Continual Review Process
Archery Australia understands that National events are an important aspect to many of our members’ shooting calendar. To ensure that this remains the case we have committed to the continued review of these National events in 2022 and beyond.
2022 will be a trial year for the above format and various methods will be employed to understand the quality and effectiveness of the events (Surveys, reports, results and more will all be used).
Similarly, a consultation process will again be followed, with multiple layers of the sport, to ensure that our members are heard in this process.
Frequently Asked Questions
To better understand the processes and reasoning behind some of the new changes, the below FAQ has been developed for our members:
Why is there a need for change in AA’s National events?
The five-year review of Archery Australis’s National events gave clear information on the current state of its events.
A serious and concerning decline in attendance, host Club/RGBs revenue, difficulty in finding hosts and officials has been occurring over that period.
The issues connected with growth concerns in the sport (membership, clubs, etc) and the wish for a new longer term strategic plan for the sport, have made this process an essential one for good governance. This is to ensure that we can all continue to enjoy the sport for many years to come.
As part of strategic direction and review, there will be regular reviews of the National Event Calendar moving forward to ensure both the pathways and performance side of the sport do not become stagnant.
Why are AA looking to combine the Nationals and Australian Open?
The National event calendar sees a wide array of events throughout the calendar year. As noted above, the decline in attendance and difficulty in finding hosts and officials has led to the new proposal. The focus is to reduce the number of National events per year and focus on the quality of those that do exist, to give the best experience to those who attend.
Why is there a separate Youth Nationals for Cub and Intermediates being run in a postal fashion?
This has been considered for multiple reasons:
- To reduce the number of arrows a younger archer may shoot in a National event.
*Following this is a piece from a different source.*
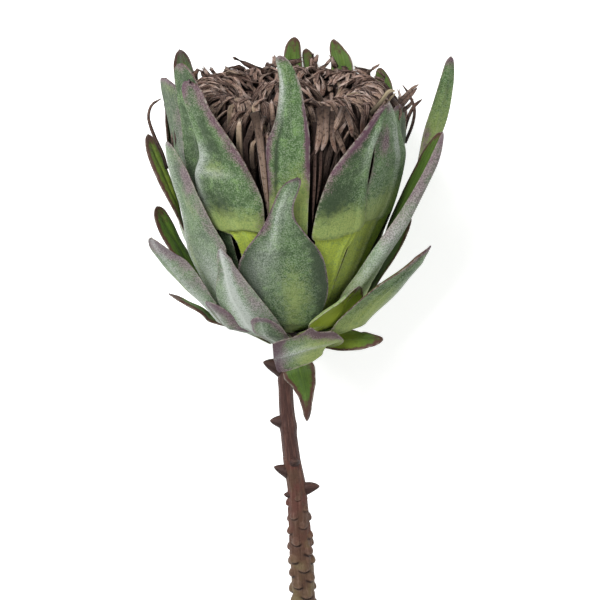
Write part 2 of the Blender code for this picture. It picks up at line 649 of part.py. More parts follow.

- Promote more State/Territory-based competition in youth categories (Archery lacks youth involvement across AUS) and yet allow more capable or willing youth to also “shoot up” into an older division at the Nationals if they wish.
This also aligns with Archery Australia’s strategic directions to encourage youth participants in development phases of the sport within clubs and RGBs.
Why have the rounds for the target event been selected?
The 900, 1440 and 720 have all been selected due to historical, competitive and community engagement purposes. The 900 round is an excellent round for a wide cross section of AA members. The 1440 has a great history in Archery Australia Nationals and the 720 is the current round shot at World level events.
Why has clout been removed?
At every stage of engagement for this review process the overwhelming consensus has been that Clout has been difficult to host at a National event. Limited clubs across Australia have the access to appropriate fields that can safely and easily hold the event. The number of archers shooting the event is low and along with variable international rules (AA uses its own rules) has led to this decision, of course. Clout will still be able to be held at RGB and club level in Australia.
Will RGB teams and overall champions remain?
Yes, all team and overall champion systems will remain. The format for these is being reviewed with the RGB’s. The State Team’s event is currently under review. It may be an event that only includes the National Target Championship, or it could include field and Teams Matchplay. The format will be decided in consultation with the RGB’s
National Field Championships and Australian Field Open: why this format and why separate it from Nationals?
National Field Championships and Australian Field Open events have been traditionally hard to manage at National level. Very few Clubs and RGBs have easy and regular access to high quality field courses capable of running National level events.
The Biannual nature of the Open Field Tournament (unmarked and marked) has been considered to align with World Archery Field Championships. The Field Nationals on the alternate year will be marked field only and will allow for participation of all bow types and divisions.
The Australian Field Open has an unmarked component and a marked component. The unmarked component is shot first, as this component must be shot on a previously un-shot course, because it will require more work to set it up and more work is required by volunteers, it will therefore be only held biannually.
Why was there not a National tournaments review survey provided to all Archery Australia Members?
The focus of this review has been to not only gain insight from our members, but also from hosts of events (our Clubs/RGB’s), tournament officials and more. As such several methods were used to gain a clear insight as possible into the current state of Archery Australia events.
Online surveys of Archers who attended events, standardized Interviews of key individuals, Archer’s diary and Sports TG data, reports from Archery Australia committees, working groups with multiple sessions have all played a part in this process.
Archery Australia also plans to continue this process in the trial year and heavily engage with those who attend as well as manage the events. The aim is to ensure that we continue to develop these crucial events over time.
Why is the National Matchplay Series not included?
The National Matchplay Series was covered in the National report and in the NACER working Group. Due to various factors, it will not play a part in the 2022 calendar, so we can focus on the new National Calendar.
The plan is to work on the NMS structure/format in 2022 and look to roll out the NMS in 2023.
Did Archery Australia listen to any youth archers in the review?
Yes, multiple youth/younger archers played a part in this review process.
Has Archery Australia considered that the decline in competition attendance is related to the decline in Members, rather than the unlikeable competition format?
Archery Australia have investigated as many areas as possible in this review. It is clear from this review process that there is a wide range of reasons we see attendance has decline at our national events, including geographical location, time of year, event format, cost, quality of event, and more all play a part in this process.
We are committed to understanding and improving all areas of our organization’s business to grow the sport across the country (not just its events). This can be seen in the new strategic planning process, work on participation and club management programs as well as Pathways and HP programs.
Is this enough tournament experience for archers interested in competing overseas?
Yes, it is believed that these events along with Archery Australia’s Pathways and High-Performance programs are a great way to give our aspiring elite archers more experience.
Archery Australia Regional Development Program (AARDP), P24 and National Squad structures along with State and Territory Institute programs are all considered as vital parts of an athletes development towards international success.